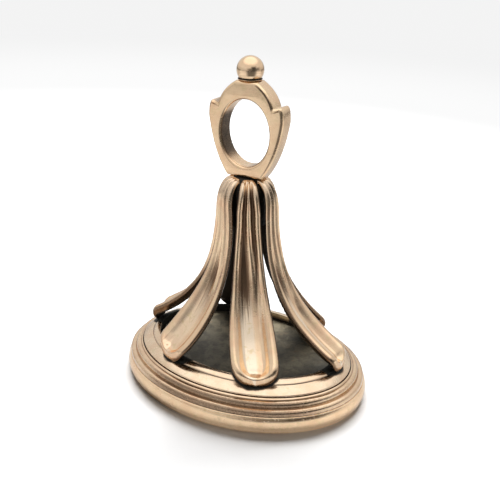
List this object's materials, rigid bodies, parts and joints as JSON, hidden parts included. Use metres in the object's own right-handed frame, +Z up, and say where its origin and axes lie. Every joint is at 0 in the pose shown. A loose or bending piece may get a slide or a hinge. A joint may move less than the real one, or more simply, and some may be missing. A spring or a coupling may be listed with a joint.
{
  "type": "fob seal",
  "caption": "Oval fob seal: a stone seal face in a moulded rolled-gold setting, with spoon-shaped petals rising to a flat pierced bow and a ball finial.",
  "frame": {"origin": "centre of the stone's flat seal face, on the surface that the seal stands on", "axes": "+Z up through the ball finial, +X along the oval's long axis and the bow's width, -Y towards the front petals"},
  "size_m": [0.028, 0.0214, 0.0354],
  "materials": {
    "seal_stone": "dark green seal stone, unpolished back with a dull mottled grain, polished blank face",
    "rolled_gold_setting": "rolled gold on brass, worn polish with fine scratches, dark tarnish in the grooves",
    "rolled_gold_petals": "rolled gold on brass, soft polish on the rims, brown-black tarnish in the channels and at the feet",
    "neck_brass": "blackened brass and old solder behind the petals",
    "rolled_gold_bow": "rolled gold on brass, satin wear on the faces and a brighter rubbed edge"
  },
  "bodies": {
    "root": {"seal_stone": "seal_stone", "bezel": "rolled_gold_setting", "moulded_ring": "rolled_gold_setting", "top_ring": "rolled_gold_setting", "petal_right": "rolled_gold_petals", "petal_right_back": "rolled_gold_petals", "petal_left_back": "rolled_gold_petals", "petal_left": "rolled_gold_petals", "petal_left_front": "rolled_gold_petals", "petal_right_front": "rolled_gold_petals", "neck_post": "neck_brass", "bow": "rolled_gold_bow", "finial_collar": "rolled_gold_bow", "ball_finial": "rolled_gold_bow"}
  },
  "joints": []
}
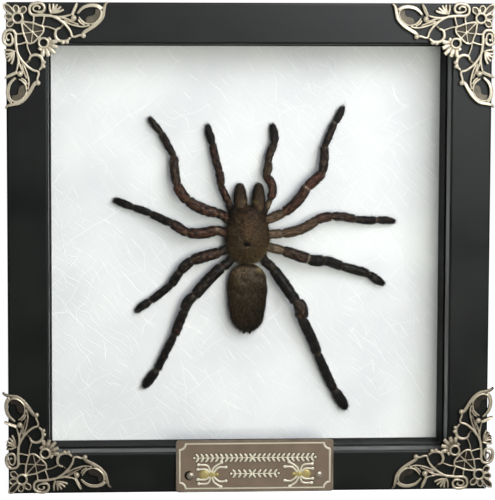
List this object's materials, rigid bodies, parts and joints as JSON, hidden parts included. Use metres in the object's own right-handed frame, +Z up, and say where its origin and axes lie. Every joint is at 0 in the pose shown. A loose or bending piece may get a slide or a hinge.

## WHAT IS EXPECTED
Write out every line of the records exactly.

## EXERCISE SOLUTION
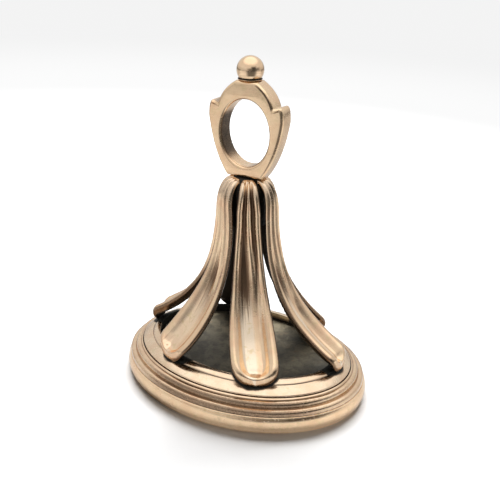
List this object's materials, rigid bodies, parts and joints as JSON, hidden parts included. Use metres in the object's own right-handed frame, +Z up, and say where its origin and axes lie. Every joint is at 0 in the pose shown. A loose or bending piece may get a slide or a hinge. A joint may move less than the real one, or more simply, and some may be missing. A spring or a coupling may be listed with a joint.
{
  "type": "fob seal",
  "caption": "Oval fob seal: a stone seal face in a moulded rolled-gold setting, with spoon-shaped petals rising to a flat pierced bow and a ball finial.",
  "frame": {"origin": "centre of the stone's flat seal face, on the surface that the seal stands on", "axes": "+Z up through the ball finial, +X along the oval's long axis and the bow's width, -Y towards the front petals"},
  "size_m": [0.028, 0.0214, 0.0354],
  "materials": {
    "seal_stone": "dark green seal stone, unpolished back with a dull mottled grain, polished blank face",
    "rolled_gold_setting": "rolled gold on brass, worn polish with fine scratches, dark tarnish in the grooves",
    "rolled_gold_petals": "rolled gold on brass, soft polish on the rims, brown-black tarnish in the channels and at the feet",
    "neck_brass": "blackened brass and old solder behind the petals",
    "rolled_gold_bow": "rolled gold on brass, satin wear on the faces and a brighter rubbed edge"
  },
  "bodies": {
    "root": {"seal_stone": "seal_stone", "bezel": "rolled_gold_setting", "moulded_ring": "rolled_gold_setting", "top_ring": "rolled_gold_setting", "petal_right": "rolled_gold_petals", "petal_right_back": "rolled_gold_petals", "petal_left_back": "rolled_gold_petals", "petal_left": "rolled_gold_petals", "petal_left_front": "rolled_gold_petals", "petal_right_front": "rolled_gold_petals", "neck_post": "neck_brass", "bow": "rolled_gold_bow", "finial_collar": "rolled_gold_bow", "ball_finial": "rolled_gold_bow"}
  },
  "joints": []
}
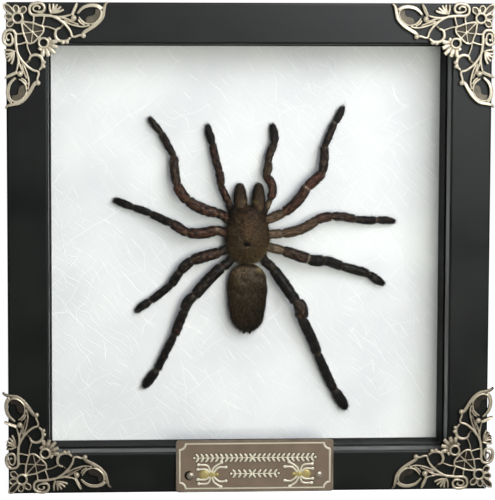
List this object's materials, rigid bodies, parts and joints as JSON, hidden parts included. Use metres in the object's own right-handed frame, +Z up, and say where its origin and axes lie. Every joint is at 0 in the pose shown. A loose or bending piece may get a slide or a hinge.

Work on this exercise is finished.